GIVEN PROBLEM
Write out the material below again, unchanged.

DATA EXCERPT
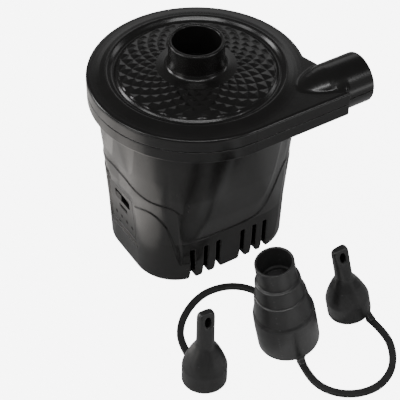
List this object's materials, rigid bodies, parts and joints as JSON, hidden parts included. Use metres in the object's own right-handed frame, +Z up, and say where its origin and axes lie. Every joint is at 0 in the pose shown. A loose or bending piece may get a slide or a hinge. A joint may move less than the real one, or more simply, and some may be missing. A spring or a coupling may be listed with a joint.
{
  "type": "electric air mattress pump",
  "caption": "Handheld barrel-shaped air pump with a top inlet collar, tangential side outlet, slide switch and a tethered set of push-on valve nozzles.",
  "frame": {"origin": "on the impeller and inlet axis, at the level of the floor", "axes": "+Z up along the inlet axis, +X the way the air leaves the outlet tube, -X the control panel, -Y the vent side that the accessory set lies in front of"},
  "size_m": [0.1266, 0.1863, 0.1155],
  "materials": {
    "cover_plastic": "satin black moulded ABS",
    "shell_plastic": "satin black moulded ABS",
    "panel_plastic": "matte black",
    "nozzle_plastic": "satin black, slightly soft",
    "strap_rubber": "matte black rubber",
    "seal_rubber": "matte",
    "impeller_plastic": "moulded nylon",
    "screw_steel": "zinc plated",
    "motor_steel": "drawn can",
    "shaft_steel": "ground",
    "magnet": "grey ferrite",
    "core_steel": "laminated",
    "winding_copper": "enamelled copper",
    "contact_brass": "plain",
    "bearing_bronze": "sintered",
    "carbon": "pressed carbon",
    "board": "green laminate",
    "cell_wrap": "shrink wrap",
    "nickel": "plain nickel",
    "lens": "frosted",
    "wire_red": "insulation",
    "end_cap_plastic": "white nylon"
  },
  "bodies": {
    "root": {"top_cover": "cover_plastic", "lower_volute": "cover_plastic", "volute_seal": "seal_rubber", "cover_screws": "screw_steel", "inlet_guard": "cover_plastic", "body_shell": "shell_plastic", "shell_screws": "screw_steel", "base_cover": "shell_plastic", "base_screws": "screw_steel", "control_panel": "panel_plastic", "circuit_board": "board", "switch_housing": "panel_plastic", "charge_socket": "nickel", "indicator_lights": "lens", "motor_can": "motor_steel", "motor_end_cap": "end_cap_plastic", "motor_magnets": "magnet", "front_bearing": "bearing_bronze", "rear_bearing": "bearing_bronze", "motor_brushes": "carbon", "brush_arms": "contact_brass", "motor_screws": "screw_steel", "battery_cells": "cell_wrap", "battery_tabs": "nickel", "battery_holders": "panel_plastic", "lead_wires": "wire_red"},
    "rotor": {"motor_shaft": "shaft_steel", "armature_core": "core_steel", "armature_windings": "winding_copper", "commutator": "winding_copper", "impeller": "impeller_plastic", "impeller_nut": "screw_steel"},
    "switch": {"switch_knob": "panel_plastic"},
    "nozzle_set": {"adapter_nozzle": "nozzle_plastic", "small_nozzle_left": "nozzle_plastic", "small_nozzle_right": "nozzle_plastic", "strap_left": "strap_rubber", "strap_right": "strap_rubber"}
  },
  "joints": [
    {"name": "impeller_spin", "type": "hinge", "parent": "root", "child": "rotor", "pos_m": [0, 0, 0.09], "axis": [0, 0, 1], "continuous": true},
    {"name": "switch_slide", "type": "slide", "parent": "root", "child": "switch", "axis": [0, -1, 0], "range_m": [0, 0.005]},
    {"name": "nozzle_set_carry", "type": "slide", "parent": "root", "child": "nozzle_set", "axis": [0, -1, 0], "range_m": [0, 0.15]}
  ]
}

COMPLETED TASK
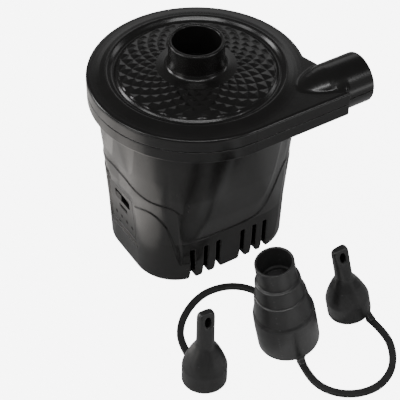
List this object's materials, rigid bodies, parts and joints as JSON, hidden parts included. Use metres in the object's own right-handed frame, +Z up, and say where its origin and axes lie. Every joint is at 0 in the pose shown. A loose or bending piece may get a slide or a hinge. A joint may move less than the real one, or more simply, and some may be missing. A spring or a coupling may be listed with a joint.
{
  "type": "electric air mattress pump",
  "caption": "Handheld barrel-shaped air pump with a top inlet collar, tangential side outlet, slide switch and a tethered set of push-on valve nozzles.",
  "frame": {"origin": "on the impeller and inlet axis, at the level of the floor", "axes": "+Z up along the inlet axis, +X the way the air leaves the outlet tube, -X the control panel, -Y the vent side that the accessory set lies in front of"},
  "size_m": [0.1266, 0.1863, 0.1155],
  "materials": {
    "cover_plastic": "satin black moulded ABS",
    "shell_plastic": "satin black moulded ABS",
    "panel_plastic": "matte black",
    "nozzle_plastic": "satin black, slightly soft",
    "strap_rubber": "matte black rubber",
    "seal_rubber": "matte",
    "impeller_plastic": "moulded nylon",
    "screw_steel": "zinc plated",
    "motor_steel": "drawn can",
    "shaft_steel": "ground",
    "magnet": "grey ferrite",
    "core_steel": "laminated",
    "winding_copper": "enamelled copper",
    "contact_brass": "plain",
    "bearing_bronze": "sintered",
    "carbon": "pressed carbon",
    "board": "green laminate",
    "cell_wrap": "shrink wrap",
    "nickel": "plain nickel",
    "lens": "frosted",
    "wire_red": "insulation",
    "end_cap_plastic": "white nylon"
  },
  "bodies": {
    "root": {"top_cover": "cover_plastic", "lower_volute": "cover_plastic", "volute_seal": "seal_rubber", "cover_screws": "screw_steel", "inlet_guard": "cover_plastic", "body_shell": "shell_plastic", "shell_screws": "screw_steel", "base_cover": "shell_plastic", "base_screws": "screw_steel", "control_panel": "panel_plastic", "circuit_board": "board", "switch_housing": "panel_plastic", "charge_socket": "nickel", "indicator_lights": "lens", "motor_can": "motor_steel", "motor_end_cap": "end_cap_plastic", "motor_magnets": "magnet", "front_bearing": "bearing_bronze", "rear_bearing": "bearing_bronze", "motor_brushes": "carbon", "brush_arms": "contact_brass", "motor_screws": "screw_steel", "battery_cells": "cell_wrap", "battery_tabs": "nickel", "battery_holders": "panel_plastic", "lead_wires": "wire_red"},
    "rotor": {"motor_shaft": "shaft_steel", "armature_core": "core_steel", "armature_windings": "winding_copper", "commutator": "winding_copper", "impeller": "impeller_plastic", "impeller_nut": "screw_steel"},
    "switch": {"switch_knob": "panel_plastic"},
    "nozzle_set": {"adapter_nozzle": "nozzle_plastic", "small_nozzle_left": "nozzle_plastic", "small_nozzle_right": "nozzle_plastic", "strap_left": "strap_rubber", "strap_right": "strap_rubber"}
  },
  "joints": [
    {"name": "impeller_spin", "type": "hinge", "parent": "root", "child": "rotor", "pos_m": [0, 0, 0.09], "axis": [0, 0, 1], "continuous": true},
    {"name": "switch_slide", "type": "slide", "parent": "root", "child": "switch", "axis": [0, -1, 0], "range_m": [0, 0.005]},
    {"name": "nozzle_set_carry", "type": "slide", "parent": "root", "child": "nozzle_set", "axis": [0, -1, 0], "range_m": [0, 0.15]}
  ]
}